Der Nato-Gipfel am kommenden Dienstag in Helsinki wird sich ebenfalls mit der Sicherheitslage in der Ostsee befassen. Dabei soll es um „den künftigen Umgang mit der Bedrohung durch die russische Schattenflotte“ gehen, wie eine Sprecherin von Bundeskanzler Olaf Scholz ( SPD) mitteilte. Details sollen demnach in der kommenden Woche bekannt gegeben werden. Wie aktuell das Thema weiterhin ist, zeigt sich auch der Fall eines manövrierunfähigen Tankers, der derzeit nördlich der Insel Rügen treibt. Recherchen von Greenpeace zufolge gehört die 18 Jahre alte „Eventin“ zur russischen Schattenflotte, die Moskau nutzt, um westliche Sanktionen beim Öltransport zu umgehen.
Bereits Ende des letzten Jahres trieb ein anderes Schiff mit hochexplosiver Fracht aus Russland wochenlang in der Nordsee. Zudem häuften sich zuletzt Sabotageakte an wichtiger Infrastruktur: Am ersten Weihnachtstag wurde eine Störung am Stromkabel Estlink 2 in der Ostsee entdeckt, das Finnland mit Estland verbindet. Der Verdacht der finnischen Ermittler fiel auf den Öltanker „Eagle S“, dessen Anker kilometerweit über den Meeresgrund geschliffen war. Einen Monat zuvor wurde bereits ein Schaden an zwei Telekommunikationskabeln in der Ostsee festgestellt, wobei damals ein chinesisches Frachtschiff verdächtigt wurde.
Russland testet rote Linien: Was ist ein hybrider Krieg?
Bereits im vergangenen Oktober warnte der Chef des Bundesnachrichtendienstes (BND), Bruno Kahl, im Deutschen Bundestag vor einer Zunahme hybrider Angriffe: „Mit dem umfassenden Einsatz hybrider Methoden und Mittel durch Russland steigt auch das Risiko, dass sich irgendwann die Frage eines NATO-Bündnisfalls stellen könnte.“ Hybride Kriegsführung umfasst Angriffe unterhalb der Schwelle direkter militärischer Intervention, wie etwa Sabotage, Desinformation oder Cyberangriffe.
Meine news
Kahl prognostizierte, dass die russischen Streitkräfte spätestens ab Ende dieses Jahrzehnts „personell und materiell in der Lage“ seien, „einen Angriff gegen die Nato durchzuführen“. Zuvor werde Putin „rote Linien des Westens austesten und die Konfrontation weiter eskalieren“, so der BND-Chef weiter. Auch Bundesverteidigungsminister Boris Pistorius (SPD) warnte am Freitag eindringlich vor den Gefahren durch die kontinuierlichen hybriden Angriffe Russlands gegen westliche Staaten in der Ostsee. „Es passiert täglich“, betonte Pistorius und kritisierte, dass es „einige bei uns in Deutschland gibt, die das immer noch nicht wahrhaben wollen“.

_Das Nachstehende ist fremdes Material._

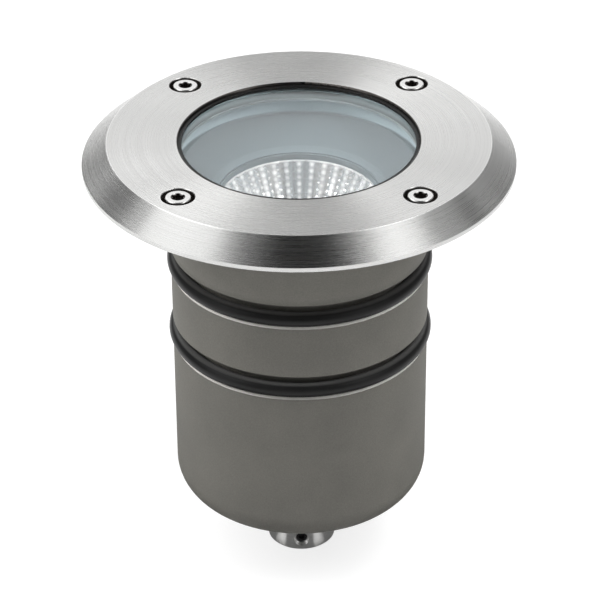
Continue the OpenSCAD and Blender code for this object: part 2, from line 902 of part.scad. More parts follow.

Seit Beginn des Ukraine-Kriegs hat die Deutsche Marine ihre Präsenz in der Ostsee im Rahmen der Operation Baltic Guard verstärkt und sei laut Pistorius „in einer Vorreiterrolle dabei“. Am Stützpunkt Nordholz bei Cuxhaven befindet sich das Marinefliegerkommando der Bundeswehr. In den nächsten zehn Jahren soll der Stützpunkt mit 400 Millionen Euro weiter ausgebaut werden. Es werde auch über den Einsatz von Sensoren, Drohnen und unbemannten U-Booten nachgedacht, erklärte Bundeswehr-Experte Swistek im vergangenen Sommer. Im Rahmen der Operation Nordic Warden soll zudem Künstliche Intelligenz zur Überwachung der russischen Schattenflotte eingesetzt werden, wie aus einer Pressemitteilung des britischen Verteidigungsministeriums vom Montag hervorgeht.